### OBJECTIVE
Filter the entries below, keeping every line that has the word "from".

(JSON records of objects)
◆ ◆ ◆ ◆ ◆

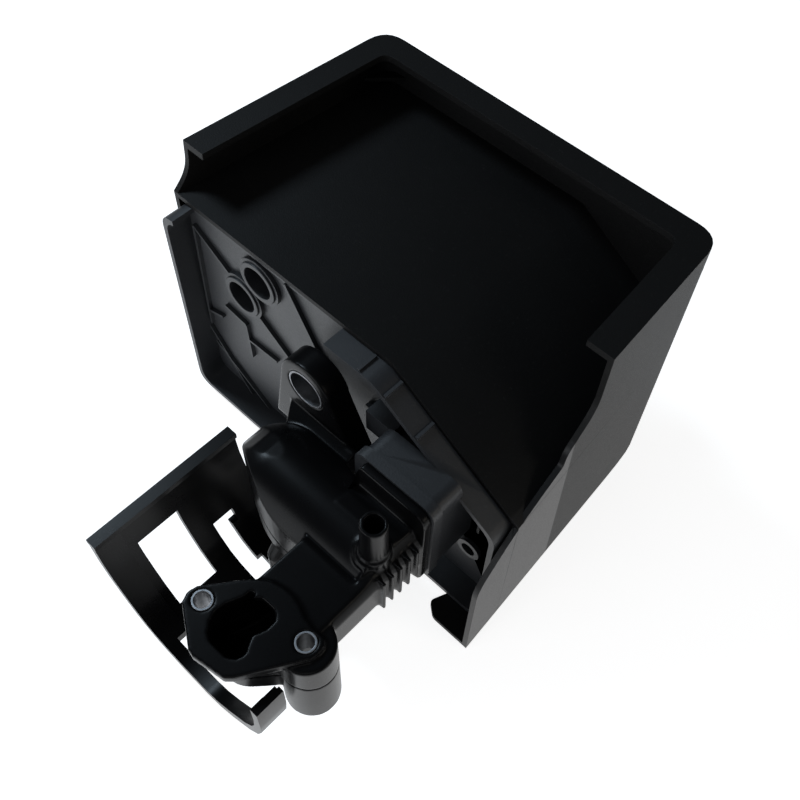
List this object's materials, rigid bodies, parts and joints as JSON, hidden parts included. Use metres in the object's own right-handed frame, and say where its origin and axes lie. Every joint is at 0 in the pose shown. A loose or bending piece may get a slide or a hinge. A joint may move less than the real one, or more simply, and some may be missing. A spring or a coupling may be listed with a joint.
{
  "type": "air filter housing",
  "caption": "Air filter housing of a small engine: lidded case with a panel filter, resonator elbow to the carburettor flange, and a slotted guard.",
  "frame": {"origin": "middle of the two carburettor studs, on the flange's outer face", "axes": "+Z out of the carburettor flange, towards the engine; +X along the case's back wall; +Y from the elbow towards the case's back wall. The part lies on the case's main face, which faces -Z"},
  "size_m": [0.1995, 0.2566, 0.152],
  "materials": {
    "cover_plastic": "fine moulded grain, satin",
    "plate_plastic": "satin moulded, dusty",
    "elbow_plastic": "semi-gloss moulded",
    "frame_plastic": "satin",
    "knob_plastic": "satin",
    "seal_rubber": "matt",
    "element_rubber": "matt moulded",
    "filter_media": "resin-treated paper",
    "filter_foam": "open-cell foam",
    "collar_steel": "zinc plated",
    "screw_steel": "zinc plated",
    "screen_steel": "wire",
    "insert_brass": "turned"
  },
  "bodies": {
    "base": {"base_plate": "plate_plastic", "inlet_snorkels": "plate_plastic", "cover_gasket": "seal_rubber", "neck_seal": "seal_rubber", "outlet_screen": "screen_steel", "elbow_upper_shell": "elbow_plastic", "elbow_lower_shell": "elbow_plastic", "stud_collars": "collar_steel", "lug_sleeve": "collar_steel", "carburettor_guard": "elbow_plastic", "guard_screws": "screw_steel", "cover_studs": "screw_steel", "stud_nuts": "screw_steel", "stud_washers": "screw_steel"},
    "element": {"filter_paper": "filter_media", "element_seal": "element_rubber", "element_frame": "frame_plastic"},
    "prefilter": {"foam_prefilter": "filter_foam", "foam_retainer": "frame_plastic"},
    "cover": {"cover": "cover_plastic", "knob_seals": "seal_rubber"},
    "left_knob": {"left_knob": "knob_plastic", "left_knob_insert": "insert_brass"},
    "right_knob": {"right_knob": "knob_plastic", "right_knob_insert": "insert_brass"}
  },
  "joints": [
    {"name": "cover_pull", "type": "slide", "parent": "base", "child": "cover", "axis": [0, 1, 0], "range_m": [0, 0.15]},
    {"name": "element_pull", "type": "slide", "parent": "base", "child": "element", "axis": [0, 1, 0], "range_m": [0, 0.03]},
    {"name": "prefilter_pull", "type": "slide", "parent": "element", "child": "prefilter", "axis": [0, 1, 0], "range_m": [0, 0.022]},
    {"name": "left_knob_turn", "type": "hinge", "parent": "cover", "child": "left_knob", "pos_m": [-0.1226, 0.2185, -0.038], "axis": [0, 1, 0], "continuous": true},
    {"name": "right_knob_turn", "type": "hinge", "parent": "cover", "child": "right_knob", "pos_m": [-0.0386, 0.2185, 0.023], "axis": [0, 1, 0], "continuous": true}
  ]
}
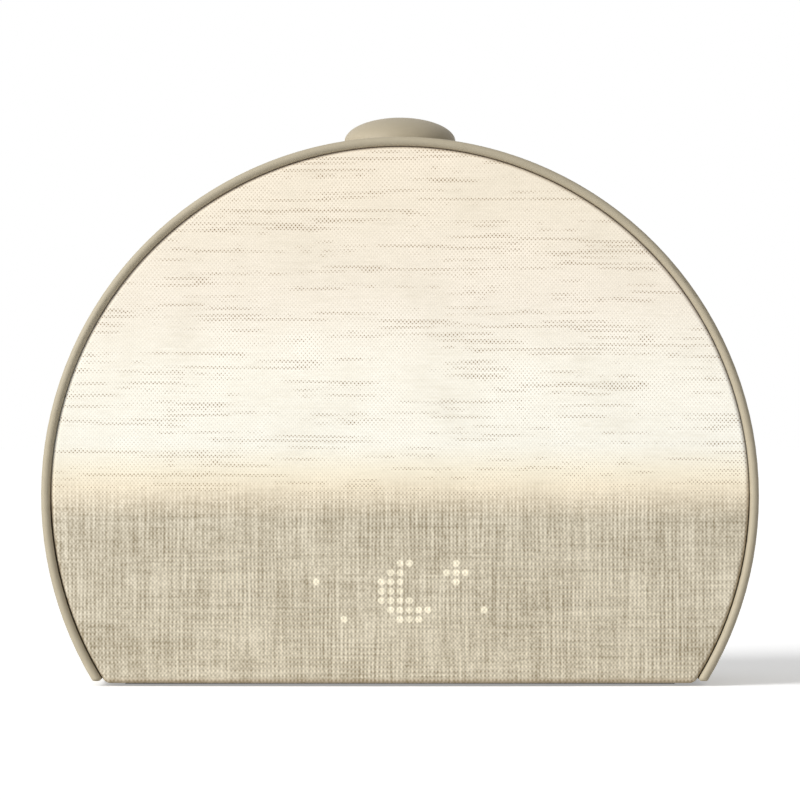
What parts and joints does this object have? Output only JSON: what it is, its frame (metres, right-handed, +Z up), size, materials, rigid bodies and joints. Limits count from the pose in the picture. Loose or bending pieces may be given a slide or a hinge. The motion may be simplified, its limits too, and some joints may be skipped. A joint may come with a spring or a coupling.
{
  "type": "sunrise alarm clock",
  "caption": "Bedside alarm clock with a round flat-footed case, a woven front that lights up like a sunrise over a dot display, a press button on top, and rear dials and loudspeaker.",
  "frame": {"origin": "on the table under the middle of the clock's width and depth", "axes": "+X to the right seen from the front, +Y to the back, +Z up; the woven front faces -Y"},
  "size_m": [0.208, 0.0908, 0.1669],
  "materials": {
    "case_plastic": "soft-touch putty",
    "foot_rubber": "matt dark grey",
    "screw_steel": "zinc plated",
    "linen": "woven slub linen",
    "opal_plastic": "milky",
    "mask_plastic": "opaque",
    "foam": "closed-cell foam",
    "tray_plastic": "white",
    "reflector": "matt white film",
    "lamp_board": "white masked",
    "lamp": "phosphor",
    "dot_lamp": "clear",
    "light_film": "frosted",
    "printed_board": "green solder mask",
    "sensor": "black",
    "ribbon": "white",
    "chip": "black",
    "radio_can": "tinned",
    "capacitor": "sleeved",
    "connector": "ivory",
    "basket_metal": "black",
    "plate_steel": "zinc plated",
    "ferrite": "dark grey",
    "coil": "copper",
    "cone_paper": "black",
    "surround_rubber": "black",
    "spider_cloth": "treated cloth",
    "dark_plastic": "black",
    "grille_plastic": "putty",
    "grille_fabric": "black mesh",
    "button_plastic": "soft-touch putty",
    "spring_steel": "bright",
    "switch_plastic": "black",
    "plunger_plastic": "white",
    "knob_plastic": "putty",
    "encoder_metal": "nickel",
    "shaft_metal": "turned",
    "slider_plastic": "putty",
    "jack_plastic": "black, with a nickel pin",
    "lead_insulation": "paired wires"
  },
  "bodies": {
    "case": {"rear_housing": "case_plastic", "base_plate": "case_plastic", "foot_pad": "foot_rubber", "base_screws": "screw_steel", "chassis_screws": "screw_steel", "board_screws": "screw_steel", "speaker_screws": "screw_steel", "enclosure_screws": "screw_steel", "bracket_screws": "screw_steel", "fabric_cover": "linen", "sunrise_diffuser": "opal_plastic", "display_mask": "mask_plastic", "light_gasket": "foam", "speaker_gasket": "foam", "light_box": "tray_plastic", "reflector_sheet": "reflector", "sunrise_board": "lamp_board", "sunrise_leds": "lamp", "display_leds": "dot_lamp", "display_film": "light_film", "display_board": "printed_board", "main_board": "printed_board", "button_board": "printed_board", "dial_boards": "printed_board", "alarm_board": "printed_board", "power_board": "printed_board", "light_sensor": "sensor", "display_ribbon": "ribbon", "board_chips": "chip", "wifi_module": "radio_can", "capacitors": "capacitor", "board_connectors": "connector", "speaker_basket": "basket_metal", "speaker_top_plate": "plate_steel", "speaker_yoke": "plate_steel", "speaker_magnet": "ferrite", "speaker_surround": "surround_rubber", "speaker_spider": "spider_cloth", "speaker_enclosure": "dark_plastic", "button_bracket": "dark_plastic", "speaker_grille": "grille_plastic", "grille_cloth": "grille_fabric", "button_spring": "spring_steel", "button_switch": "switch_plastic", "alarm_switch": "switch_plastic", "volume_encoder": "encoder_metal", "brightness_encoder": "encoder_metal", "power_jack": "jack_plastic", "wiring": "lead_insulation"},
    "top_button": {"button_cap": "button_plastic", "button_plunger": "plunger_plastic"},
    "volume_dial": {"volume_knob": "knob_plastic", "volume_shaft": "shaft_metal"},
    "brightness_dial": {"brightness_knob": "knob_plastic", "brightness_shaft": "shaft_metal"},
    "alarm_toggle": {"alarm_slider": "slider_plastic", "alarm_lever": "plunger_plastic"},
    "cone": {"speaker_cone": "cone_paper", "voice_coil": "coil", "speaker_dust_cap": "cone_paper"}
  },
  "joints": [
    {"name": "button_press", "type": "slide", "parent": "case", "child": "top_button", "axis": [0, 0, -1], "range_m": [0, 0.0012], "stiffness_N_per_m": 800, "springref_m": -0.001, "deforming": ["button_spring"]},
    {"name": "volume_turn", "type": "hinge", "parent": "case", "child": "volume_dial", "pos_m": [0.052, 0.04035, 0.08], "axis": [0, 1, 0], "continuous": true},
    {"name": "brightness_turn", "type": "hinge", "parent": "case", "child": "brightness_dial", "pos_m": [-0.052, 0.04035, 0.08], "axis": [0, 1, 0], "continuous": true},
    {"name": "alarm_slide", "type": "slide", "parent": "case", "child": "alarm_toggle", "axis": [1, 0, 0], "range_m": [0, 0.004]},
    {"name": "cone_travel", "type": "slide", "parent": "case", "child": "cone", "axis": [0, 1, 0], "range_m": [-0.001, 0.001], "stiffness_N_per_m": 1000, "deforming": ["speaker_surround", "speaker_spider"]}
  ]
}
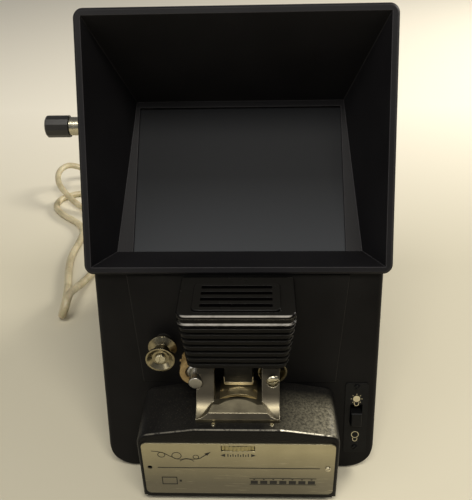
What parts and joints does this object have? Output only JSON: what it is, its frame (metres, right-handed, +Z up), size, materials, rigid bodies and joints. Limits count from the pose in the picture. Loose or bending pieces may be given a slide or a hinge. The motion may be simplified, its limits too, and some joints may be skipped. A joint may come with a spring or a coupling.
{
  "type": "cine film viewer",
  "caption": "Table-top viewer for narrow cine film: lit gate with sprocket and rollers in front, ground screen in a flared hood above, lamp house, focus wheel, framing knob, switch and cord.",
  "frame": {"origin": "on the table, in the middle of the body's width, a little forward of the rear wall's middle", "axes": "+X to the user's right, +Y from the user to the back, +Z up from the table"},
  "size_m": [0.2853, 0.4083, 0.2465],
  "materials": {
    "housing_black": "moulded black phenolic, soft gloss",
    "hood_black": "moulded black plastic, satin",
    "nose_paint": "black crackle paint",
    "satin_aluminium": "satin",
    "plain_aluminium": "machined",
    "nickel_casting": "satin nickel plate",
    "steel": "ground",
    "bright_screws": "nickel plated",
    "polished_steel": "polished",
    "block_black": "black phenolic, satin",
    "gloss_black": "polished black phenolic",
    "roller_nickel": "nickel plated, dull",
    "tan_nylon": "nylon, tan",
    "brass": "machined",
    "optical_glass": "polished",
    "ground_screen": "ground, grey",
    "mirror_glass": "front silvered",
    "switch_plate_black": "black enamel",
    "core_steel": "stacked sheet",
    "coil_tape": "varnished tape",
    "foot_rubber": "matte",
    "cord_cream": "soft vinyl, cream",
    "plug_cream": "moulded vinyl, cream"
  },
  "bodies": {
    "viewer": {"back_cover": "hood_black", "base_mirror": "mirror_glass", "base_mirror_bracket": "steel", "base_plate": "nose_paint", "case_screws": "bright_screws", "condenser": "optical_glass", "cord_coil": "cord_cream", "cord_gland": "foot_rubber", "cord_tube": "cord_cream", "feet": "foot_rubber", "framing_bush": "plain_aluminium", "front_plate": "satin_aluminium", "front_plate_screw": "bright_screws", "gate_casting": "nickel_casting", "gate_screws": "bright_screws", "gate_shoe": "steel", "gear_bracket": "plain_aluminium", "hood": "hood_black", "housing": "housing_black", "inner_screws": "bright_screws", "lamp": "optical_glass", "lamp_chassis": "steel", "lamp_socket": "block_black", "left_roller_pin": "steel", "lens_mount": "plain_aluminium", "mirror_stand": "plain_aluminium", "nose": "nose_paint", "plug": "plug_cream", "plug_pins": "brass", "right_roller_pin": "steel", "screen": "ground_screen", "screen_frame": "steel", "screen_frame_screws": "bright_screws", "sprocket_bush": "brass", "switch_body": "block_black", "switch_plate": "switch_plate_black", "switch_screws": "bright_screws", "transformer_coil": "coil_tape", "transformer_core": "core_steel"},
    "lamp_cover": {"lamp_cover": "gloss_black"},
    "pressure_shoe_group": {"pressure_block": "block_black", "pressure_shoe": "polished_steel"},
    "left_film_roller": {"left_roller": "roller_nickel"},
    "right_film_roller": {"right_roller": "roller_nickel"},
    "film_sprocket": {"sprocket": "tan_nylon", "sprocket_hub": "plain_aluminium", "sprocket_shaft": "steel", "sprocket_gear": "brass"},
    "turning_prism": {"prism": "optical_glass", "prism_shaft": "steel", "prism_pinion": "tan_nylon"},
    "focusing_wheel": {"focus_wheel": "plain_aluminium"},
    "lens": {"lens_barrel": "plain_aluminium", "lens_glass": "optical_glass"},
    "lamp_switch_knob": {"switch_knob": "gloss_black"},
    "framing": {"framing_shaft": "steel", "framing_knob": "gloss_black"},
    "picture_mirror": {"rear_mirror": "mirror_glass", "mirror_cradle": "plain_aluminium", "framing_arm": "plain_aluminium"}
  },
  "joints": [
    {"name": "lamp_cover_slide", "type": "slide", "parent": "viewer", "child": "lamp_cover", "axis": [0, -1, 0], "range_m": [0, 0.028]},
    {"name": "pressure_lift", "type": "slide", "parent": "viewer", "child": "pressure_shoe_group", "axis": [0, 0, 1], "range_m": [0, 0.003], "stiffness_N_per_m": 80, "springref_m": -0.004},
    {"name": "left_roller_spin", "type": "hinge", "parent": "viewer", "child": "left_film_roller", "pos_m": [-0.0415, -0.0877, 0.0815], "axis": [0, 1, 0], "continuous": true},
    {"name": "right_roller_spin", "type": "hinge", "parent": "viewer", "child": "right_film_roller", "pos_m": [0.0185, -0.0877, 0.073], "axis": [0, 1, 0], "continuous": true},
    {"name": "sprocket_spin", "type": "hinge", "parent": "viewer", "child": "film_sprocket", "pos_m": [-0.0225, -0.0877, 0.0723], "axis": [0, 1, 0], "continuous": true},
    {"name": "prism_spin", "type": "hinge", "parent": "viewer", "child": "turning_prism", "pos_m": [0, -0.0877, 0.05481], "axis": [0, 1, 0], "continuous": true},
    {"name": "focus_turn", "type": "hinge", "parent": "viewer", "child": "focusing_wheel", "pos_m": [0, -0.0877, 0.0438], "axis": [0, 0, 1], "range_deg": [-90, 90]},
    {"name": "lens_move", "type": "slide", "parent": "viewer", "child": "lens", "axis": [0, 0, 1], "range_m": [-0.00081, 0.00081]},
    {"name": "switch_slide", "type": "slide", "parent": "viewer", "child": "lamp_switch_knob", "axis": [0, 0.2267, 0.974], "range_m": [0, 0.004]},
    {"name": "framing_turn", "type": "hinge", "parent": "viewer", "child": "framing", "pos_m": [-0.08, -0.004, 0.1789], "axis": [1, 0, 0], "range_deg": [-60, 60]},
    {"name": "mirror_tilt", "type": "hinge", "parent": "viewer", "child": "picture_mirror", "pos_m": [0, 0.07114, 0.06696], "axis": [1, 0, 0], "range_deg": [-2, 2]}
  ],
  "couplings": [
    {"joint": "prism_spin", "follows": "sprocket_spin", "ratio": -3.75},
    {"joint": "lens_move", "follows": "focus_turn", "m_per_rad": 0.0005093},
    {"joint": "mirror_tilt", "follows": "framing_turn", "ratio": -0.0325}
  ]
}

◆ ◆ ◆ ◆ ◆

### RESPONSE FOR THIS EXERCISE
  "frame": {"origin": "middle of the two carburettor studs, on the flange's outer face", "axes": "+Z out of the carburettor flange, towards the engine; +X along the case's back wall; +Y from the elbow towards the case's back wall. The part lies on the case's main face, which faces -Z"},
What parts and joints does this object have? Output only JSON: what it is, its frame (metres, right-handed, +Z up), size, materials, rigid bodies and joints. Limits count from the pose in the picture. Loose or bending pieces may be given a slide or a hinge. The motion may be simplified, its limits too, and some joints may be skipped. A joint may come with a spring or a coupling.
  "frame": {"origin": "on the table under the middle of the clock's width and depth", "axes": "+X to the right seen from the front, +Y to the back, +Z up; the woven front faces -Y"},
What parts and joints does this object have? Output only JSON: what it is, its frame (metres, right-handed, +Z up), size, materials, rigid bodies and joints. Limits count from the pose in the picture. Loose or bending pieces may be given a slide or a hinge. The motion may be simplified, its limits too, and some joints may be skipped. A joint may come with a spring or a coupling.
  "frame": {"origin": "on the table, in the middle of the body's width, a little forward of the rear wall's middle", "axes": "+X to the user's right, +Y from the user to the back, +Z up from the table"},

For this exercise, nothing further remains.